Installing 85 miniature flags in about 25 minutes, Vrable said it didn't take long until he got a request to add more of the patriotic symbols.

"I got a call to do another neighborhood," he said on Thursday afternoon.

At his home in Poland, Vrable flies two flags, one in the front yard and one behind the house at half-mast each day, because "we have veterans that die every day. We have soldiers that die in war each day," he said.

As he lined up the small flags in front yards, Vrable said the flags are free.

Residents don't have to return the flags, he said. "Anyone that asks, they get to keep it."

Each year, the Veterans Service Commission of Mahoning County allocates groups so many flags.

As there are oftentimes leftover flags, they are taken to American Legion locations for events.

"One thing they tell you, if you have any extra, use them in the community," Vrable said.

After the governor asked Ohio residents to fly their flags, Vrable began his mission.

The 20-year-old comes from a patriotic family.

Grandfather Joe was the district commander for the Sons of the American Legion of the 9th district. His father, also Joe, was state commander. Young Vrable is now vying for that post.

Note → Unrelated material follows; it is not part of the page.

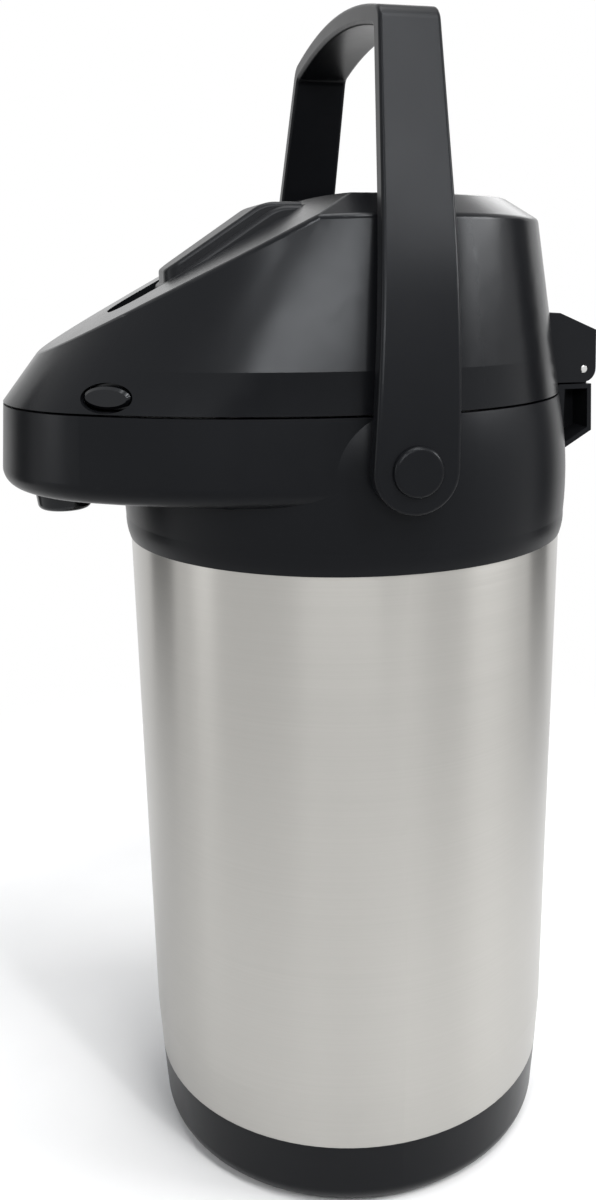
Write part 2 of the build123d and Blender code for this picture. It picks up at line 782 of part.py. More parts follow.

"I was born into this," Vrable said.

Supporting the United States, he wanted to join the Army, but was unable to due to a peanut allergy.

Still, he's hopeful he can one day serve his country, perhaps in the National Guard.

His work doesn't stop at yards. Vrable also recognizes veterans at his employment.

Vrable, who works at the Inn at Poland Way, fashioned a wall dedicated to service members that live at the home, complete with service photos and a flag on a wall.

One man, he said, makes it a point to tell everyone his photo is on the wall.

"They love it," he said of the residents.